A monk is asked to solve a series of murders in a remote 14th-century abbey amid a backdrop of high-level meetings between two opposing factions within the Catholic church.
This is my second time reading this novel. My first reading was well over 10 years ago, but that was before I discovered my recent interest in the Middle Ages. In addition to that, I also read a book earlier this summer specifically about monasteries and monastic living. With all of that under my belt, I decided to reread this book to see if I would still be impressed with it.
Perhaps not surprisingly, the mystery of the murders and of the library were much less intriguing the second time round. I think that's because there is little else to the novel other than that and the debates between the two opposing factions. A great novel, at its heart, still needs well-developed characters and an engaging narrative. This novel lacks both. The narrative is detailed and very quotable, but it is not particularly beautiful; and there are even times when future disasters get telegraphed to the reader in an overt attempt to build suspense. As well, the main characters are distant and unrelatable, merely there to go through the motions. I didn't really care for or empathize with either of them. This is by far the biggest weakness I noticed on rereading it, and I suspect Umberto Eco was a better essayist than he was a novelist.
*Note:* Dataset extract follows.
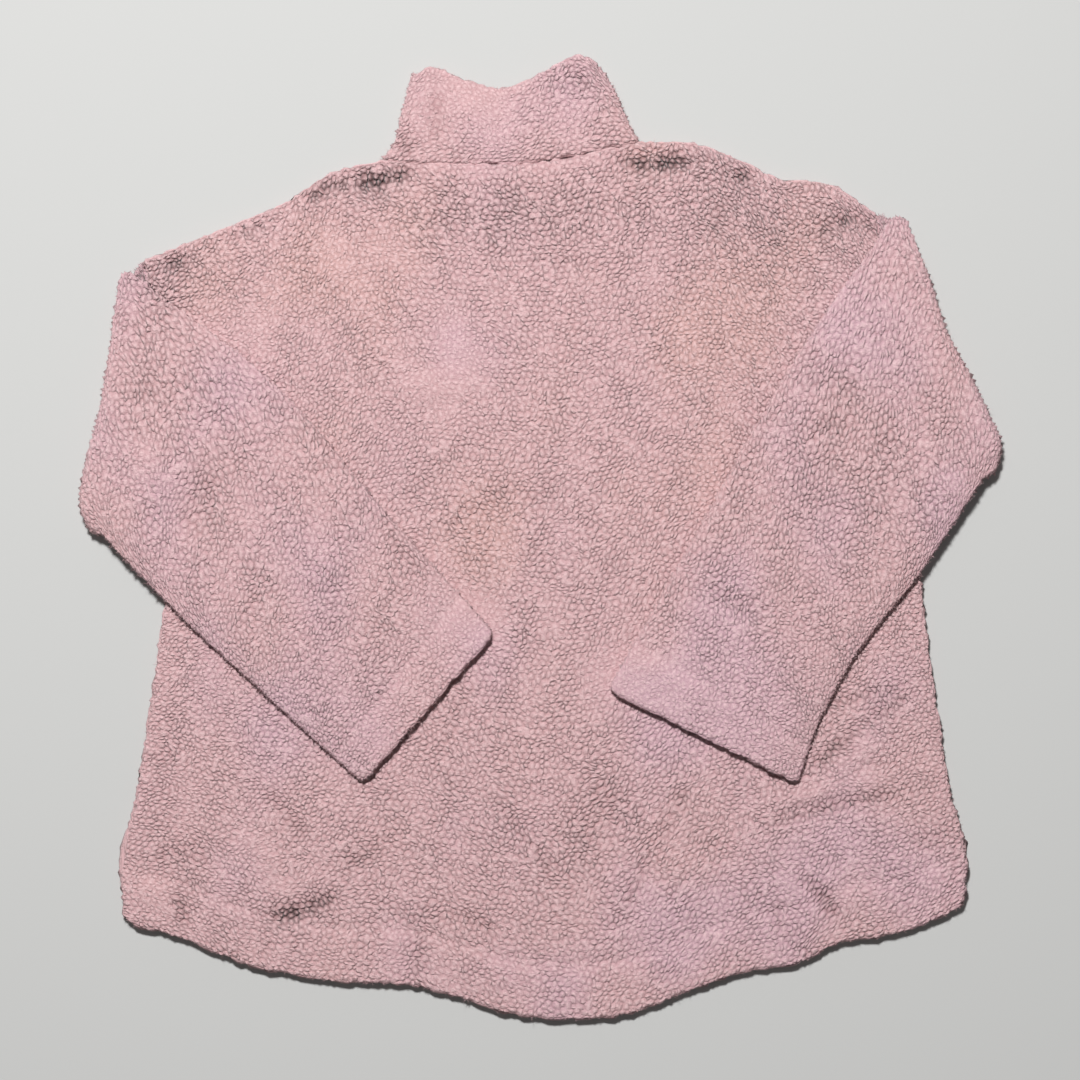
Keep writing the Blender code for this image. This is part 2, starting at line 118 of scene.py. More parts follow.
COLLAR_FRONT_DIP = 5.0  # the front half of the collar ends this much lower
HALF_COLLAR = 95.0  # half the width of the flattened collar

# %% [markdown]
# ## Curves and the sheet between them
#
# A garment panel is a sheet with four curved edges. The sum of the two ruled sheets between
# opposite edges, less the sheet between the corners, follows all four edges at once.

# %% Curves and patches
def smooth(points, fractions):
    """A curve through the points, read at fractions of its length: on each stretch a cubic
    whose end slopes are those of the line through the neighbouring points."""
    p = np.array(points, float)
    chord = np.concatenate([[0], np.cumsum(np.hypot(*np.diff(p, axis=0).T))])
    slope = np.gradient(p, chord, axis=0)
    s = np.clip(fractions, 0, 1) * chord[-1]
    k = np.clip(np.searchsorted(chord, s, side="right") - 1, 0, len(p) - 2)
    h = (chord[k + 1] - chord[k])[:, None]
    t = ((s - chord[k]) / h[:, 0])[:, None]
    bend = (2 * t**3 - 3 * t**2 + 1) * p[k] + (3 * t**2 - 2 * t**3) * p[k + 1]
    return bend + (t**3 - 2 * t**2 + t) * h * slope[k] + (t**3 - t**2) * h * slope[k + 1]


def join(stretches, breaks=()):
    """Curves end to end, as one function of a fraction, which meet at the breaks."""
    marks = np.concatenate([[0], breaks, [1]])

    def curve(fractions):
        f = np.clip(np.asarray(fractions, float), 0, 1)
        place = np.clip(np.searchsorted(marks, f, side="right") - 1, 0, len(stretches) - 1)
        out = np.zeros((len(f), 2))
        for k, stretch in enumerate(stretches):
            here = place == k
            out[here] = smooth(stretch, (f[here] - marks[k]) / (marks[k + 1] - marks[k]))
        return out

    return curve


def patch(edges, u, v):
    """Plan points of the sheet between the edges low, high, left and right, at fractions u
    across and v upwards: the two ruled sheets between opposite edges, less the corners'."""
    low, high, left, right = edges
    a, b = u[:, None], v[:, None]
    ends = np.array([0.0, 1.0])
    (sw, se), (nw, ne) = low(ends), high(ends)
    corners = (1 - a) * (1 - b) * sw + a * (1 - b) * se + (1 - a) * b * nw + a * b * ne
    return (1 - b) * low(u) + b * high(u) + (1 - a) * left(v) + a * right(v) - corners


def raised(plan, z):
    """Plan points with a height."""
    return np.column_stack([plan, np.broadcast_to(z, len(plan))])


def between(ends, share):
    """The number that lies at a share of the way from one end to the other."""
    return ends[0] + (ends[1] - ends[0]) * share


def bell(distance, width):
    """1 at no distance, falling off like a bell, to about a third at the width."""
    return np.exp(-(distance / width) ** 2)


CORNER_PULL, CORNER_REACH = 2.2, 6.0  # how far a corner is drawn in, and what moves with it


def rounded(plan, corners, towards):
    """Plan points with the corners drawn in towards a point, so that they lie round."""
    for corner in np.array(corners, float):
        pull = towards - corner
        near = bell(np.linalg.norm(plan - corner, axis=1), CORNER_REACH)
        plan = plan + CORNER_PULL * near[:, None] * pull / np.linalg.norm(pull)
    return plan

# %% [markdown]
# ## A mesh whose triangles follow the curls
#
# Sherpa looks like crumbs packed side by side with thin dark cracks between them, so the mesh
# is laid out the way the curls are. Their middles are scattered over the sheet, each three
# neighbours are joined to a triangle, and the middles of those triangles are where three
# curls meet. A fan of triangles from a middle to the meeting points round it is one curl.

# %% Slow unevenness
WAVES = 8
WAVE_LENGTHS = (0.7, 1.6)  # the shortest and the longest, over the size that is asked for


def waves(plan, size, seed):
    """Slow unevenness of about that size, mostly from -1 to 1: twice the mean of some waves
    with random directions, lengths and starts."""
    draw = np.random.default_rng(seed)
    total = np.zeros(len(plan))
    for _ in range(WAVES):
        angle, start = draw.uniform(0, 2 * math.pi, 2)
        step = 2 * math.pi / (size * draw.uniform(*WAVE_LENGTHS))
        total += np.sin(step * (plan @ [math.cos(angle), math.sin(angle)]) + start)
    return total * 2 / WAVES

# %% The mesh of curls
SCATTER = 0.55  # how far a middle moves from its place in the lattice at most, in steps
SIDE_ROOM, END_ROOM = 0.4, 0.5  # how far it stays from the borders, in steps
SIZE_SHIFT = 1.3  # slow sideways shift of the curls, which crowds some and stretches others
SHIFT_WAVE = 32.0  # how far apart the crowded places are
SHIFT_ROOM = 12.0  # how far from a border the shift is full
BORDER_CRACKS = 0.4  # share of the points on an edge that are cracks, which scallop an outline
BORDER_CRACK = 0.1  # and how near to a middle such a point counts


def curl_mesh(width, height, closed=False):
    """Points of the curls over a sheet as fractions (u, v), with how near each is to a
    middle (1) or to a crack (0), and its triangles.

    Middles start on a triangular lattice and move at random. Those on the border stay
    there, and some of them are cracks. A slow shift of all inner points makes whole patches
    of curls larger or smaller. A closed sheet is joined along its upright sides."""
    columns = round(width / CURL)
    rows = round(height / (CURL * math.sqrt(3) / 2))
    r, c = np.mgrid[1:rows, 0:columns]
    x, y = (c + 0.5 * (r % 2)).ravel(), r.ravel().astype(float)
    inner = x > 0
    x, y = x[inner], y[inner]
    angle, reach = random.uniform(0, 2 * math.pi, len(x)), np.sqrt(random.uniform(0, 1, len(x)))
    x = np.clip(x + SCATTER * reach * np.cos(angle), SIDE_ROOM, columns - SIDE_ROOM)
    y = np.clip(y + SCATTER * reach * np.sin(angle), END_ROOM, rows - END_ROOM)
    along, up = np.arange(columns + 1), np.arange(1, rows)
    borders = [(along, 0 * along), (along, 0 * along + rows), (0 * up, up), (0 * up + columns, up)]
    x, y = np.hstack([(x, y), *borders])
    place = np.column_stack([x * width / columns, y * height / rows])

    faces = delaunay_2d_cdt([tuple(p) for p in place], [], [], 0, 1e-6, False)[2]
    faces = np.array(faces)
    meeting = place[faces].mean(axis=1)
    start, end = faces.T.ravel(), np.roll(faces, -1, axis=1).T.ravel()
    owner = np.tile(np.arange(len(faces)), 3) + len(place)
    key, back = start * len(place) + end, end * len(place) + start
    order = np.argsort(key)
    found = order[np.clip(np.searchsorted(key, back, sorter=order), 0, len(key) - 1)]
    paired = key[found] == back
    fans = np.column_stack([start, owner[found], owner])[paired]
    rims = np.column_stack([start, end, owner])[~paired]

    points = np.concatenate([place, meeting])
    inside = np.minimum(points, (width, height) - points).min(axis=1)
    inside = np.clip(inside / SHIFT_ROOM, 0, 1)[:, None]
    shifts = [waves(points, SHIFT_WAVE, seed) for seed in (11, 12)]
    points += inside * SIZE_SHIFT * np.column_stack(shifts)
    points /= (width, height)
    first = len(place) - 2 * (len(along) + len(up))
    middle = np.concatenate([np.ones(len(place)), np.zeros(len(meeting))])
    border = middle[first:len(place)]
    cracked = random.uniform(0, 1, len(border)) < BORDER_CRACKS
    border[:] = np.where(cracked, BORDER_CRACK, 1.0)
    triangles = np.concatenate([fans, rims])
    low, high = first + along, first + len(along) + along
    left = np.concatenate([low[:1], first + 2 * len(along) + up - 1, high[:1]])
    right = np.concatenate([low[-1:], first + 2 * len(along) + len(up) + up - 1, high[-1:]])
    if closed:
        keep = np.arange(len(points))
        keep[right] = left
        triangles = keep[triangles]
        used, packed = np.unique(triangles, return_inverse=True)
        triangles = packed.reshape(-1, 3)
        places = np.zeros(len(points), int)
        places[used] = np.arange(len(used))
        points, middle = points[used], middle[used]
        low, high = places[keep[low]], places[keep[high]]
        edges = [(row, np.append(points[row[:-1], 0], 1.0)) for row in (low, high)]
    else:
        edges = [(row, points[row, k]) for row, k in ((low, 0), (high, 0), (left, 1), (right, 1))]
    return {"u": points[:, 0], "v": points[:, 1], "middle": middle, "triangles": triangles,
            "edges": edges}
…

However, having said that, I do remember being completely absorbed with the plot and with the labyrinth in the library when I first read it. And, after doing all my reading on the Middle Ages, I'm even more impressed with Eco's ability to recreate the time and the place so well--not just the physical atmosphere, but the attitudes as well--and to communicate it so effectively.
It's a novel, primarily, about the control of information. It touches on matters of greed, nationalism, humility, faith, class, and power as well. However, Eco's primary purpose seems to be about censorship regarding some of the more controversial ideas held in certain books in the library. It's an interesting discussion, but I can't help but wonder if Eco would still have the same views if he had written this novel in the post-truth world we are now living in.
Despite certain reservations, I still recommend it. It is a bit self-indulgent at times when he is showing off his knowledge, particularly about obscure writers and monastic orders, but there is definitely intrigue in the dual mysteries of the library and the murders, as well as the wonderful atmosphere and history.